You can probably clarify from a deeper reading, but it appears that this study assumes a constant mutation rate across the whole genome. We know from both genome wide comparison and direct measurement now, that de novo mutation rates vary by 2 to 3 fold across the genome. Using the average mutation rate instead of the region specific rate, essentially, will double the TMRCA estimated at fast mutating sites (e.g. high CpG regions that are recombination hotspots). The effect this would have, if in fact a constant mutation rate was used, is that the spread of this distribution would increase, with biggest effect on the high TMRCAs.
This means, therefore, that we cannot really get a high confidence ancient TMRCA from your observation. It just isn’t there. All that this graph tells us is that there is opportunity for cherry picking data. At both ends of the spectrum. I suppose I oppose cherry picking on both ends. I’m sure you do to.
The significance of this is high.
It strongly undercuts the claim that genome wide TMRCAs provide strong evidence against a bottleneck in Homo sapiens since they arose. Moreover, we have not even corrected yet for ancient interbreeding.

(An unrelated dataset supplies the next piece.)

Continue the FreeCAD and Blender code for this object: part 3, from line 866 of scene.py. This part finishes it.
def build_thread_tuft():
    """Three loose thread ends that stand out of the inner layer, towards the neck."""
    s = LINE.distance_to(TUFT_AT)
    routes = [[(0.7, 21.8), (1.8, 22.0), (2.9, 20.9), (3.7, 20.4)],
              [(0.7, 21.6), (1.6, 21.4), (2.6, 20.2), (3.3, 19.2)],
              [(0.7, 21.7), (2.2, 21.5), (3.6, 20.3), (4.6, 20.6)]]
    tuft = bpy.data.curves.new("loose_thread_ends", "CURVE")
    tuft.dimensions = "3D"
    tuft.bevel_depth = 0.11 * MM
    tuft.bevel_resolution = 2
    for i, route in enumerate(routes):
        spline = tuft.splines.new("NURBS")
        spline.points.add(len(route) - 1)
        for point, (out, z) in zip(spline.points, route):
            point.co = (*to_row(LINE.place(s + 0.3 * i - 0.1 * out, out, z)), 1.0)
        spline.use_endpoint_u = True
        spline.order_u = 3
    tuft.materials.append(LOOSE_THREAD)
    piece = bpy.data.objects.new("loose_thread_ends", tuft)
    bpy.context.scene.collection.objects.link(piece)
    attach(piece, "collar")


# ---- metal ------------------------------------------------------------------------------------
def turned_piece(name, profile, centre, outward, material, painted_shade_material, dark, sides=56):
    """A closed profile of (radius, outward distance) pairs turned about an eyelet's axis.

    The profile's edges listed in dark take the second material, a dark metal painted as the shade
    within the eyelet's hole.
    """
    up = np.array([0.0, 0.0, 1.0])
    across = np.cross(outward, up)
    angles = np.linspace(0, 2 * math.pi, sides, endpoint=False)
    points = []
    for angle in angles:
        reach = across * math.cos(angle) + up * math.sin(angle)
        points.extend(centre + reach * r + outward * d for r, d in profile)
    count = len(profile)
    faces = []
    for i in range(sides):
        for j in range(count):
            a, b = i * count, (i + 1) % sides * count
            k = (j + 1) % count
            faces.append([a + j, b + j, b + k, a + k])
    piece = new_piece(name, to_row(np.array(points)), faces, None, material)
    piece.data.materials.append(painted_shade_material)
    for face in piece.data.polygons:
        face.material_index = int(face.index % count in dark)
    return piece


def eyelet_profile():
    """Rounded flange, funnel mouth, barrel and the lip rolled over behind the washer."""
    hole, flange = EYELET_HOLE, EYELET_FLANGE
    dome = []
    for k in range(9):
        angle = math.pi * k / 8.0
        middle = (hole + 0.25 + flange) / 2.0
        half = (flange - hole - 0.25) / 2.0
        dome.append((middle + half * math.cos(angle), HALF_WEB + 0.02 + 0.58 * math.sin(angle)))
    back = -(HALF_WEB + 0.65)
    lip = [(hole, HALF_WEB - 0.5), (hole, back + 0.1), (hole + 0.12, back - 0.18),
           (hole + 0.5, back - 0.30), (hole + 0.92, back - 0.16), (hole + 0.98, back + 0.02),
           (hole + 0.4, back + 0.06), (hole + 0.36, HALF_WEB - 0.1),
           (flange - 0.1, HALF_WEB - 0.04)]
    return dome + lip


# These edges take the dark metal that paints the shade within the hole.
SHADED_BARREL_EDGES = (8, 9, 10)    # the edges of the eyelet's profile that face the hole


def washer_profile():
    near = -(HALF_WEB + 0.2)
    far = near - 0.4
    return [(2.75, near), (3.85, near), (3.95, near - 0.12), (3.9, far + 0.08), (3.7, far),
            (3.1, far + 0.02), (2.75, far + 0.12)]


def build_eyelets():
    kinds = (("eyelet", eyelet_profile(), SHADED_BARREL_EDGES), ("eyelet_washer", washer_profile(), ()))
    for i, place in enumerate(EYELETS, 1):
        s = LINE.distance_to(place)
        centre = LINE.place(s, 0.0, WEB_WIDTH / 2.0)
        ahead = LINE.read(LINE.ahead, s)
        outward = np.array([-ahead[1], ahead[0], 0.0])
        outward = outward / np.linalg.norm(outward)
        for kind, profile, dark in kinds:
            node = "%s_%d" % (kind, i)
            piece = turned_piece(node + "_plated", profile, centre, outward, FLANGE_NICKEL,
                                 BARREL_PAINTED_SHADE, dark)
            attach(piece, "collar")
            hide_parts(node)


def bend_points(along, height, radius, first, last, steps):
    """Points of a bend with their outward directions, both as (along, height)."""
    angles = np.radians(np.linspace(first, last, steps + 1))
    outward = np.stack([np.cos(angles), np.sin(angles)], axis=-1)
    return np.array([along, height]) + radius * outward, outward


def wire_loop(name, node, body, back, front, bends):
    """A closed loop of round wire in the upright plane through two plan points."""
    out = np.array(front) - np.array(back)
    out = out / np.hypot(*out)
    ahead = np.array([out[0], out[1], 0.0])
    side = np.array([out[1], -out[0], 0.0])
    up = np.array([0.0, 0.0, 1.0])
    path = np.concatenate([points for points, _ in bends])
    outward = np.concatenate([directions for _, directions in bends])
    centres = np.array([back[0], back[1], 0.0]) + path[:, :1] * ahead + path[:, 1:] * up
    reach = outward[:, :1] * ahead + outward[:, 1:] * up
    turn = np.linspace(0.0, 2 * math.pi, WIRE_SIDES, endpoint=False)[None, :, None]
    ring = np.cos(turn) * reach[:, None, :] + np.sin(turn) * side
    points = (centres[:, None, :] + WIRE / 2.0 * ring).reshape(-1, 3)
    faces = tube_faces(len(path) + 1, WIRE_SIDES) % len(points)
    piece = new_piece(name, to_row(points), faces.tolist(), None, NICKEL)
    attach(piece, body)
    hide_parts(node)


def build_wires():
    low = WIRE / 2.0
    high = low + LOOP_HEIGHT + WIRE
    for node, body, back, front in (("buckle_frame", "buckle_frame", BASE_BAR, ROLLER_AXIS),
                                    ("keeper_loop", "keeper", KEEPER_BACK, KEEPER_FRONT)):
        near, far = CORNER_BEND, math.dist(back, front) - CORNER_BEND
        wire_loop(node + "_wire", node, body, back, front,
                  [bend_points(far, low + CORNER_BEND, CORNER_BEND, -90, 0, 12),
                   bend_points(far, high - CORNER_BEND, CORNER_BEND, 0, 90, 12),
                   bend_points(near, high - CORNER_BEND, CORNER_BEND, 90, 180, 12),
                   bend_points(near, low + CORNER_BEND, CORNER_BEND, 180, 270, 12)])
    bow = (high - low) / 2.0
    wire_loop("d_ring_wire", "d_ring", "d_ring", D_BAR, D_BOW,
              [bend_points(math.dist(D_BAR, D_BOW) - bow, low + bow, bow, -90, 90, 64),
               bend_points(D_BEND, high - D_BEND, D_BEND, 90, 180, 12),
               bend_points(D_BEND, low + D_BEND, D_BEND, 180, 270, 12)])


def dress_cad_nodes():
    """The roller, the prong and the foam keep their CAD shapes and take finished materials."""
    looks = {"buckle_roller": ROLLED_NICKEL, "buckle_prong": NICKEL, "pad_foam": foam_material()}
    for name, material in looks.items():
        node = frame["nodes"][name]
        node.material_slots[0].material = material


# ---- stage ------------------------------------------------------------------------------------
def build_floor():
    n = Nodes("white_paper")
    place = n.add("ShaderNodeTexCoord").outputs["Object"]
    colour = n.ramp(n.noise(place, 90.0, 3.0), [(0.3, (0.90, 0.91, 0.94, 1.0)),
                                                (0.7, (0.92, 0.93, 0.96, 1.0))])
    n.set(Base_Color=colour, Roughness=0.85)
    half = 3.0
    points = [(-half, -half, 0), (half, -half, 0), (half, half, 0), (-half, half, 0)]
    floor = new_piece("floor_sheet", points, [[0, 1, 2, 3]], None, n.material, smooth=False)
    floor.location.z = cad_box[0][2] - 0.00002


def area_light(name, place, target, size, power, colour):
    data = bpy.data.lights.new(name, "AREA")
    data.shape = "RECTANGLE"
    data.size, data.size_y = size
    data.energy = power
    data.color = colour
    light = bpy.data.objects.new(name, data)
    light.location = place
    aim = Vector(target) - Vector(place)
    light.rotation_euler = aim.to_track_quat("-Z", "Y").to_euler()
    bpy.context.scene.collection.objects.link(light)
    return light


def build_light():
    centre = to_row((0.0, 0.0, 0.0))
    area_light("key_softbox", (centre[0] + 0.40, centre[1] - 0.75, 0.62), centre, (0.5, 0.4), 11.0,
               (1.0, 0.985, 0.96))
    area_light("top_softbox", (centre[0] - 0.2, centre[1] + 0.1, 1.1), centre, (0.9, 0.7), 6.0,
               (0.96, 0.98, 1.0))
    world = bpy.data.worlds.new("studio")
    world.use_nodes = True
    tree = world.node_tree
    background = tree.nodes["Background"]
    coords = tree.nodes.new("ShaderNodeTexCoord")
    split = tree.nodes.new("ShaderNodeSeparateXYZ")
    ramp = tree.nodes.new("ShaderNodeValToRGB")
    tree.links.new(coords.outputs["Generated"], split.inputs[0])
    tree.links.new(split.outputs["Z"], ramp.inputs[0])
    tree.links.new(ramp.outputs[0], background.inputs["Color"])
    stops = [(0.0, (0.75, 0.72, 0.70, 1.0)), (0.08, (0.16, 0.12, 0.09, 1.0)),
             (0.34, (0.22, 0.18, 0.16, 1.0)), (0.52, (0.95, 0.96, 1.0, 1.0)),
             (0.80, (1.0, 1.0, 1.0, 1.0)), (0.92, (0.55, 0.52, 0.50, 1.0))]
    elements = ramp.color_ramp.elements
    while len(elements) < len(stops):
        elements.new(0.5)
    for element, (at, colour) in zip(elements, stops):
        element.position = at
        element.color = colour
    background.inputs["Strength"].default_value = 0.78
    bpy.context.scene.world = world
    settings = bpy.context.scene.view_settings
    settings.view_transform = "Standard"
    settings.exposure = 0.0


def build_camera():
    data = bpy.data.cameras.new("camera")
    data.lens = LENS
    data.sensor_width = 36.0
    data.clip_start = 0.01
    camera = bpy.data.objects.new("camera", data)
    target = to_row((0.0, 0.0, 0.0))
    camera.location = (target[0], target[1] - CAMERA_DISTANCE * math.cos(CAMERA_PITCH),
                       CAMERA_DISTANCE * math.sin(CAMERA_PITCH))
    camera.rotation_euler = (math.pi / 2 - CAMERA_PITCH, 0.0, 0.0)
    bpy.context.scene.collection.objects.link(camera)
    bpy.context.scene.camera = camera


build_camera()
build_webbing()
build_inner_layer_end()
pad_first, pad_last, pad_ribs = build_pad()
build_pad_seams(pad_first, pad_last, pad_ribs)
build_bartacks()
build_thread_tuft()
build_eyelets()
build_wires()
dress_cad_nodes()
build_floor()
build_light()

Perhaps there is strong evidence against a Homo sapien bottleneck, but I have yet to see it. As far as a I know, there is no way to correct for ancient interbreeding. Without that correction, I’m not sure how we get to heliocentrism level certainty. Though maybe Dennis can show us.

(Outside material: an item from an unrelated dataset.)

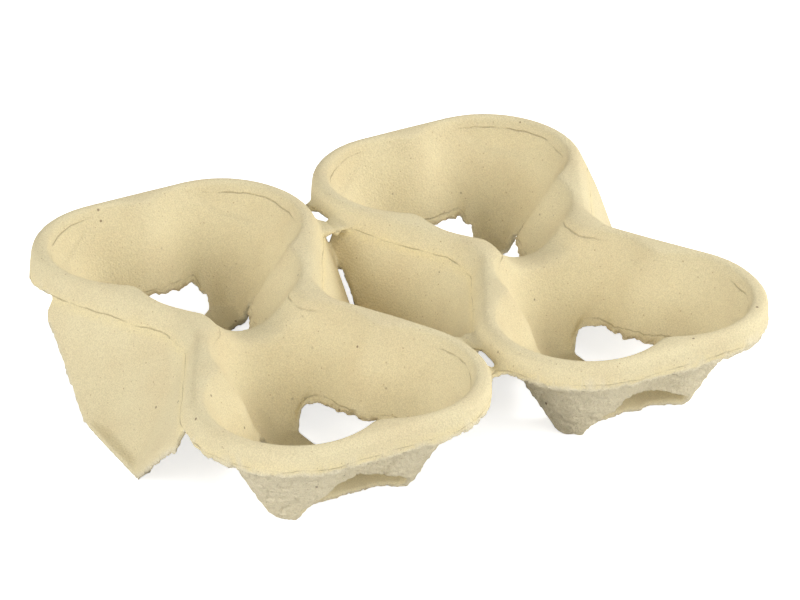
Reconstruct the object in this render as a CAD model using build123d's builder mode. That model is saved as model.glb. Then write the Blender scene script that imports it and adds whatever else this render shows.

Regarding an ancestral bottleneck (not a Homo sapien bottleneck), as I’ve repeated the strongest evidence is trans species variation, as far as I know.

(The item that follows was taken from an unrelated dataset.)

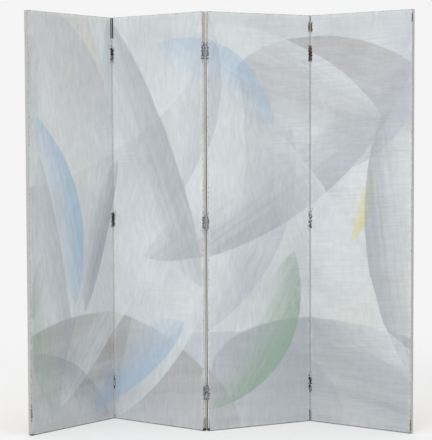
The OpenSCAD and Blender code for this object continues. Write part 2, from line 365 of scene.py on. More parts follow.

Would the definition of a bottleneck be that all subsequent population is descended from a limited number of individuals? So if there’s later interbreeding with a neighboring population (Neanderthals et al) then does it really count as a bottleneck in the first place?
And theologically speaking, just to clarify, would an argument that there was a bottleneck to two in very ancient homo sapiens, only it’s genetically undetectable due to later interbreeding with Neanderthals etc, rely heavily on reinterpretation of the sons of God/daughters of men in Genesis 6:2 to be referring to this interbreeding?
At what time? I’m not following you here.
I don’t know about you, but I don’t think my audience is people who want to be convinced that there’s good genetic evidence that they can retain credible belief in a literal, specially created Adam and Eve (who had no ancestors), less than 10,000 years ago as the ancestors of all homo sapiens, while rejecting evolution. I don’t think that argument can be made.
Consistent with what evidence?
I linked to the page with the comments, and said I was quoting comments from that page.
Putting this on pause till new years. Post saved. Will return it later =).
Okay, you BioLogos junkies…I’m insisting that you take that break you have all been promising your loved ones and get off this thread for at least the next two days. Because none of the moderators want to read esoteric calculations over the next couple days. Have a lovely Christmas everyone, I’ll open the thread on the 26th.
I went back to look, and I don’t think the way he phrased his heliocentrism quote in the book allows for a bottleneck of two followed by interbreeding. Here it is:
So the implication is clearly of “we descend from only two people,” not of interbreeding, although the last bit does give you perhaps a bit more wiggle room as far as how far back to stretch it: not just Homo Sapiens but whatever intermediate directly preceded it, i.e. the 300kya Homo Sapiens with evolutionary differences would clearly be included by this statement. Which Dennis has already agreed to include, so that’s all right.
It’s probable he’s phrased it other ways in the course of this conversation, but this was the published statement.